Lei è stato duramente contestato, ma a volte ha anche ammesso di aver sbagliato. Lotito invece non l'ha mai fatto.
"Io credo che al presidente Lotito, a parte la strategia calcistica di questo o quel giocatore, cosa che poi diventa aleatoria e possibilista, gli si può solo imputare la mancanza di comunicazione. Forse non si è reso conto che una società calcistica è una società di comunicazione, ma non solo di attività sportiva. È un mezzo di comunicazione, che deve puntare sui giovani, sulle persone che amano veramente il calcio, su quelli affezionati alla propria società. È il tifoso che ha creato questa idea del giocatore che ama la maglia. Non è la società che ha inventato il concetto di bandiera, ma il tifoso. Il fatto di comunicare, di esternare il problema importante, credo che sia l’elemento cardine di una politica gestionale".
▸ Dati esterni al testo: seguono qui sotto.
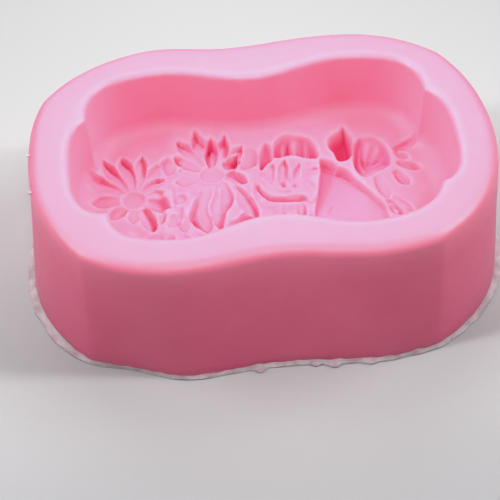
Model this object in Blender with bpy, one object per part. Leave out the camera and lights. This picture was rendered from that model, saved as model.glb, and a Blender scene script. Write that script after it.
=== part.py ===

"La gente vuole partecipare e quindi bisogna trovare quel giusto contatto che possa accontentare tutti. Le scelte calcistiche possono essere viste in maniera differente. Tutto è legato ai mezzi finanziari, però credo che quello che è mancato al tifoso sia il rispetto delle proprie emozioni, della propria partecipazione. A parte le varie strumentalizzazioni che nel calcio esistono. Però credo sia importante farsi rispettare, ma dare anche alla gente grandi emozioni che sono quelle che legano il tifoso alla squadra".